Zeitlin usa esse contexto para criar uma obra profundamente ambientalista, destacando a relação homem/meio ambiente, mas sem nunca soar panfletário. Isso fica claro pela forma como o filme retrata seus personagens: morando em um lugar devastado pelo clima instável, em meio a destroços, carcaças e pouca higiene, em nenhum momento o roteiro - escrito pelo diretor em parceria com Lucy Alibar, baseado em uma peça desta última - vitimiza esses indivíduos. Pelo contrário: há entre eles um sentimento de liberdade e total comunhão com a natureza. Não é à toa que a protagonista faz diversas comparações entre aqueles humanos e os animais, sendo que os primeiros podem ser considerados as verdadeiras 'bestas' do título original. Lutando pela sobrevivência, eles não abrem mão de sua verdadeira natureza e não apelam para tecnologia ou ferramentas, seja para sobreviverem às tempestades ou para se alimentarem.

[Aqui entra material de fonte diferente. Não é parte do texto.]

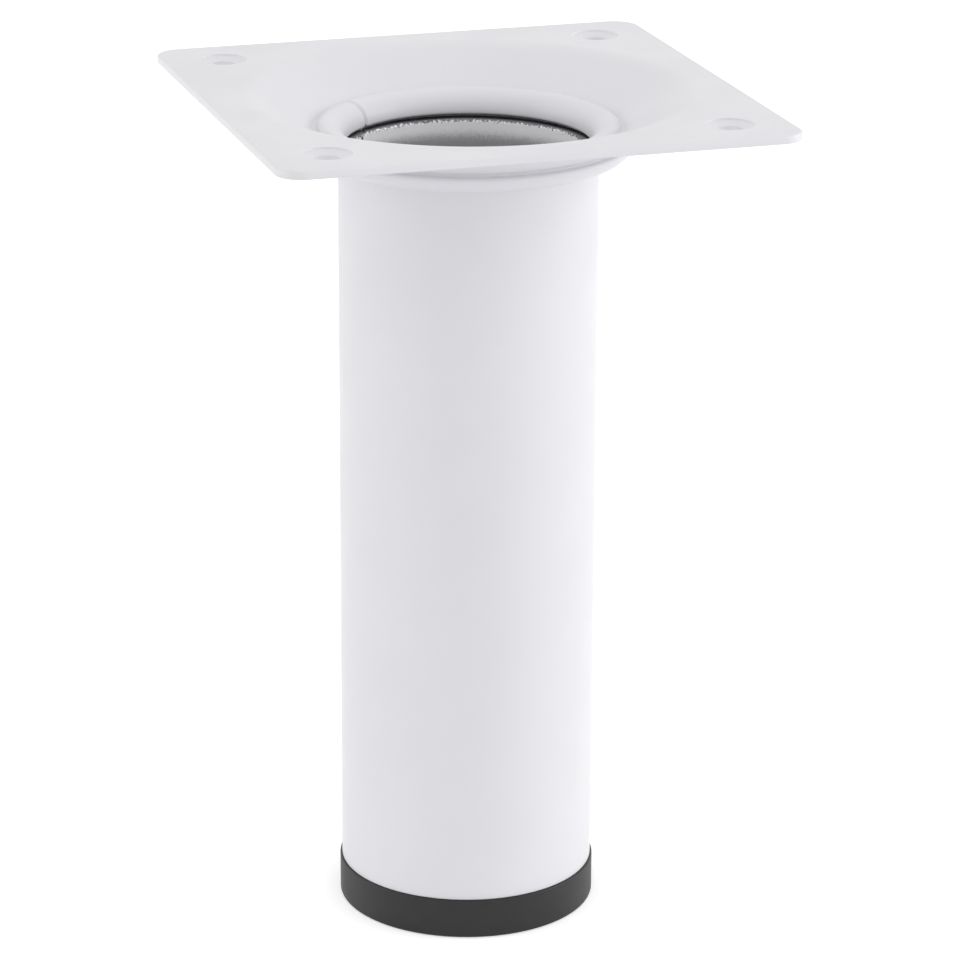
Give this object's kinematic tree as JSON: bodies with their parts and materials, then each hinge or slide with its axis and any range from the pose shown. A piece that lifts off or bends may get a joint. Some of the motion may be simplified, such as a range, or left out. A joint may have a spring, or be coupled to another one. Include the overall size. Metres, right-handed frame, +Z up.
{
  "type": "furniture leg",
  "caption": "Short round steel furniture leg with a dished square screw plate at the top and a push-in plastic foot cap.",
  "frame": {"origin": "centre of the foot cap's underside, where the leg meets the floor", "axes": "+Z up the tube's axis, X and Y along the edges of the square mounting plate"},
  "size_m": [0.1, 0.1, 0.165],
  "materials": {
    "plate_coat": "satin white powder coat",
    "tube_coat": "satin white powder coat",
    "cap_plastic": "matt black, lightly textured"
  },
  "bodies": {
    "root": {"mounting_plate": "plate_coat", "leg_tube": "tube_coat", "foot_cap": "cap_plastic"}
  },
  "joints": []
}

Mas o filme só funciona mesmo por causa da relação tocante entre Hushpuppy e seu pai. Trabalhando com uma atriz tão jovem, a equipe de produção sabe que deve apelar para efeitos que melhorem o desempenho de Wallis - e a montagem do filme é muito eficiente nesse ponto. Hushpuppy surge como uma figura impressionante, forte e animalesca, mas também sensível e repleta de dúvidas e questionamentos típicos de alguém de sua idade - e se há muito mérito da direção de Zeitlin em sua atuação, não se pode duvidar da expressividade de Wallis, que se destaca mais de uma vez ao longo da história. Da mesma forma, igualmente fantástico (e injustamente ignorado pelas premiações deste ano) é Dwight Henry, que caracteriza Wink, o pai da protagonista, como um sujeito alcoólatra, duro e que não se esforça para parecer carinhoso, mas que claramente se preocupa com a menina. Os momentos de interação entre pai e filha são os melhores de todo o longa, e a química entre Henry e Wallis é muito eficiente para demonstrar a necessidade mútua que um tem do outro.

Com um estilo de filmagem lírico e poético, beneficiado pela ótima fotografia de Ben Richardson e a maravilhosa trilha sonora criada pelo próprio diretor junto com o compositor Dan Romer, Indomável Sonhadora acompanha o amadurecimento de uma criança que, a partir de seu próprio ponto de vista, aprende a lidar com seus medos, dúvidas e a enfrentar as 'bestas' do mundo. Um trabalho de gente grande, inesquecível, que ajudou a revelar ao mundo os nomes de Benh Zeitlin e Quvenzhané Wallis.

Beasts of the Southern Wild (EUA, 2012). Dirigido por Benh Zeitlin. Com Quvenzhané Wallis, Dwight Henry, Levy Easterly, Lowell Landes, Palmela Harper, Gina Montana e Henry D. Coleman.